Following the outbreak of the war with the United States, Olaguer Feliú remained in Manila where he performed distinguished services during the siege and blockade during the Battle of Manila. As Deputy Chief of Staff of the Captaincy General of Manila, Olaguer Feliú was one of the senior officers who participated in the surrender of the city.

In 1898 he returned to mainland Spain with the rank of Colonel and in 1902 was appointed as chief of staff of the Captaincy General of Galicia.

In 1910 he was promoted to the rank of Brigade General and was appointed as Chief of Staff of the Second Region, a position he held until 1915. Then he was promoted to divisional general and given command of the Second Division.

In 1912 Brigadier-General Feliú was awarded the Grand Cross of the Order of Military Merit.

In 1916 he was awarded the Grand Cross of the Royal and Military Order of San Hermenegildo.

In 1917 he was appointed Military Governor of Cádiz, taking up command of the Ninth Division the same year.

In 1918 Olaguer Feliú was received as an academic member of the Royal Hispanic-American Academy of Cadiz.

In 1921 he was promoted to the rank of lieutenant general and assumed the command of the Captaincy General of Catalonia until 1922, where he was replaced by Lieutenant General Miguel Primo de Rivera, 2nd Marquis of Estella

In March 1922, Lieutenant-General Jose Olaguer Feliú was appointed as Minister of War by José Sánchez Guerra, Prime Minister of Spain.
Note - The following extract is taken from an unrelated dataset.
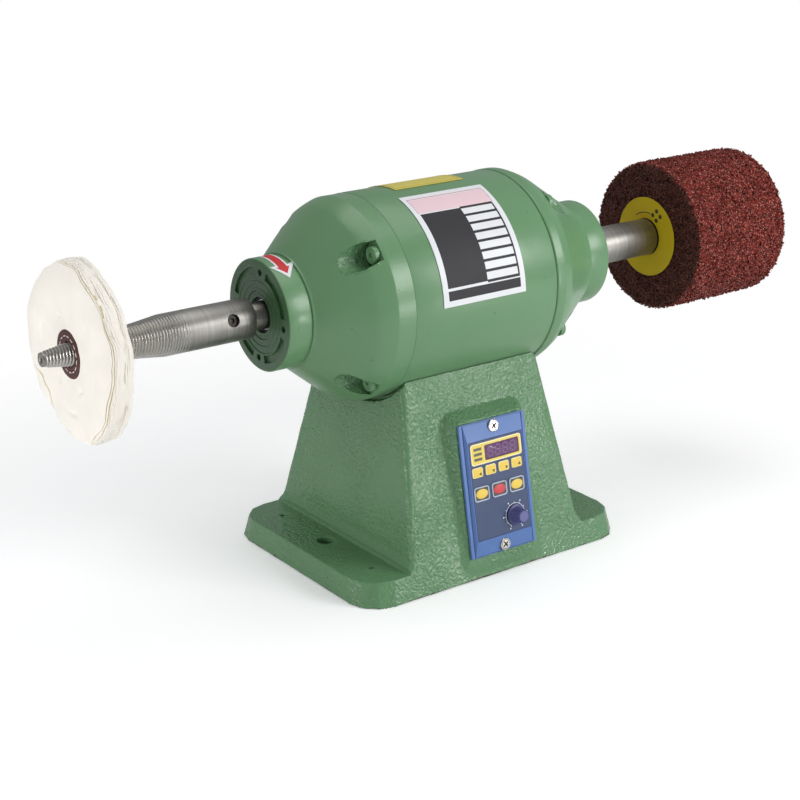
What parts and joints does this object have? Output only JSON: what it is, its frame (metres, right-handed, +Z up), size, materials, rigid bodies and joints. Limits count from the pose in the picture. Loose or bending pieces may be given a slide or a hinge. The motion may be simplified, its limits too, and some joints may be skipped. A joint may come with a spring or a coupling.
{
  "type": "bench polishing machine",
  "caption": "Bench polishing motor on a cast base, with a taper spindle and cloth wheel on one side, a flap drum on the other, and a speed controller in front.",
  "frame": {"origin": "centre of the base's underside, below the shaft's middle", "axes": "+X along the shaft towards the drum, -Y towards the user and the controller, +Z up"},
  "size_m": [0.6538, 0.1997, 0.2768],
  "materials": {
    "base_enamel": "stippled green enamel over rough iron",
    "motor_enamel": "green enamel, half gloss",
    "zinc_steel": "zinc plated",
    "bright_steel": "turned and ground",
    "dark_steel": "blackened",
    "laminations": "stacked laminations",
    "copper": "varnished copper wire",
    "black_plastic": "moulded, matte",
    "board_green": "varnished board",
    "bezel_blue": "moulded, satin",
    "face_navy": "printed film",
    "window_tint": "smoked lens",
    "knob_blue": "moulded, matte",
    "key_yellow": "printed film",
    "key_silver": "printed film",
    "key_red": "printed film",
    "cotton_cloth": "stitched cotton plies",
    "leather": "stiff brown leather",
    "abrasive_cloth": "packed abrasive flaps",
    "drum_resin": "cast resin",
    "yellow_card": "plain card",
    "plate_white": "white plate",
    "label_yellow": "film label",
    "arrow_red": "film label"
  },
  "bodies": {
    "base": {"base_casting": "base_enamel", "bottom_cover": "zinc_steel", "cable_gland": "black_plastic", "gland_locknut": "black_plastic", "saddle_bolt_left": "zinc_steel", "saddle_bolt_right": "zinc_steel", "motor_housing": "motor_enamel", "left_end_bell": "motor_enamel", "right_end_bell": "motor_enamel", "left_bell_bolt_1": "motor_enamel", "left_bell_bolt_2": "motor_enamel", "left_bell_bolt_3": "motor_enamel", "left_bell_bolt_4": "motor_enamel", "right_bell_bolt_1": "motor_enamel", "right_bell_bolt_2": "motor_enamel", "right_bell_bolt_3": "motor_enamel", "right_bell_bolt_4": "motor_enamel", "left_bearing_outer_race": "bright_steel", "right_bearing_outer_race": "bright_steel", "bearing_preload_washer": "bright_steel", "stator_core": "laminations", "stator_winding": "copper", "name_plate": "plate_white", "top_label": "label_yellow", "rotation_arrow": "arrow_red", "controller_housing": "black_plastic", "circuit_board": "board_green", "panel_bezel": "bezel_blue", "panel_face": "face_navy", "display_window": "window_tint", "panel_screw_top": "zinc_steel", "panel_screw_bottom": "zinc_steel", "potentiometer": "zinc_steel"},
    "rotor": {"motor_shaft": "bright_steel", "rotor_core": "laminations", "left_bearing_inner_race": "bright_steel", "right_bearing_inner_race": "bright_steel", "buffing_spindle": "bright_steel", "spindle_set_screw": "dark_steel", "polishing_buff": "cotton_cloth", "buff_outer_washer": "leather", "buff_inner_washer": "leather", "arbor_sleeve": "bright_steel", "arbor_set_screw": "dark_steel", "drum_core": "drum_resin", "abrasive_drum": "abrasive_cloth", "drum_label": "yellow_card", "drum_clamp_washer": "zinc_steel", "arbor_nut": "zinc_steel"},
    "knob": {"speed_knob": "knob_blue"},
    "mode_button_1": {"mode_key_1": "key_yellow"},
    "mode_button_2": {"mode_key_2": "key_yellow"},
    "mode_button_3": {"mode_key_3": "key_yellow"},
    "mode_button_4": {"mode_key_4": "key_yellow"},
    "run_button": {"run_key": "key_silver"},
    "stop_button": {"stop_key": "key_red"},
    "jog_button": {"jog_key": "key_silver"}
  },
  "joints": [
    {"name": "rotor_spin", "type": "hinge", "parent": "base", "child": "rotor", "pos_m": [0, 0, 0.2015], "axis": [1, 0, 0], "continuous": true},
    {"name": "knob_turn", "type": "hinge", "parent": "base", "child": "knob", "pos_m": [0.01295, -0.08675, 0.04142], "axis": [0, -0.9846, 0.1747], "range_deg": [-150, 150]},
    {"name": "mode_press_1", "type": "slide", "parent": "base", "child": "mode_button_1", "axis": [0, 0.9846, -0.1747], "range_m": [0, 0.0005], "stiffness_N_per_m": 1000, "springref_m": -0.0003},
    {"name": "mode_press_2", "type": "slide", "parent": "base", "child": "mode_button_2", "axis": [0, 0.9846, -0.1747], "range_m": [0, 0.0005], "stiffness_N_per_m": 1000, "springref_m": -0.0003},
    {"name": "mode_press_3", "type": "slide", "parent": "base", "child": "mode_button_3", "axis": [0, 0.9846, -0.1747], "range_m": [0, 0.0005], "stiffness_N_per_m": 1000, "springref_m": -0.0003},
    {"name": "mode_press_4", "type": "slide", "parent": "base", "child": "mode_button_4", "axis": [0, 0.9846, -0.1747], "range_m": [0, 0.0005], "stiffness_N_per_m": 1000, "springref_m": -0.0003},
    {"name": "run_press", "type": "slide", "parent": "base", "child": "run_button", "axis": [0, 0.9846, -0.1747], "range_m": [0, 0.0005], "stiffness_N_per_m": 1000, "springref_m": -0.0003},
    {"name": "stop_press", "type": "slide", "parent": "base", "child": "stop_button", "axis": [0, 0.9846, -0.1747], "range_m": [0, 0.0005], "stiffness_N_per_m": 1000, "springref_m": -0.0003},
    {"name": "jog_press", "type": "slide", "parent": "base", "child": "jog_button", "axis": [0, 0.9846, -0.1747], "range_m": [0, 0.0005], "stiffness_N_per_m": 1000, "springref_m": -0.0003}
  ]
}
Olaguer Feliú occupied the position of Minister of War during one of the most difficult and turbulent periods in modern Spanish military and political history: firstly the Moroccan campaign exacerbated by the hesitation of the government, after the events of the Disaster of Annual in July 1921; and on the other hand the actions of the military defenses boards (political juntas organised amongst the officer corps of the Spanish Army). All of these occurred in the middle of intense press and parliamentary debate about the report known as the Expediente Picasso (concerning responsibility for the Annual disaster). He resigned in July 1922.

Then he was appointed Captain General of the Fifth Region of Aragon.

In August 1923 Olaguer Feliú became Director General of Carabineros of Spain, where he improved the service conditions of the personnel of this frontier guard/customs force. Amongst other reforms he reduced the daily working hours to twelve hours. He organised the expansion and improvement of the Colleges of the Carabineros (training academy). Feliú arranged for the repair of existing barracks asd well as the construction of new buildings; as well as the creation of schools for the children of Carabineros. These improvements were undertaken at a time of budgetary constraints imposed by the Government, in spite of opposition from within both the Carabineros and Army hierarchy. Finally He increased the number of vacancies in the Alfonso XIII Orphans College of El Escorial and tripled the number of orphan students in the Pastoras Sisters College of Madrid.

In 1924 he was awarded the Grand Cross of Christ by the Government of Portugal.

On 14 December 1925 he was appointed as a member of the Army Review Board for Generals, Colonels (Junta Classificadora de Ascensos de Generales, Coroneles y asimilados del Ejército in Spanish).

In 1927 Olaguer Feliú was elected as State Representative and as Representative of National Life Activities, for the National Consultative Assembly, remaining in this position until 1928.

In 1927 by order of His Majesty the King, Lieutenant General José Olaguer Feliú retired as Director General of Carabineros and passed into the first reserve.

On November 21, 1929, Olaguer Feliú died in Madrid.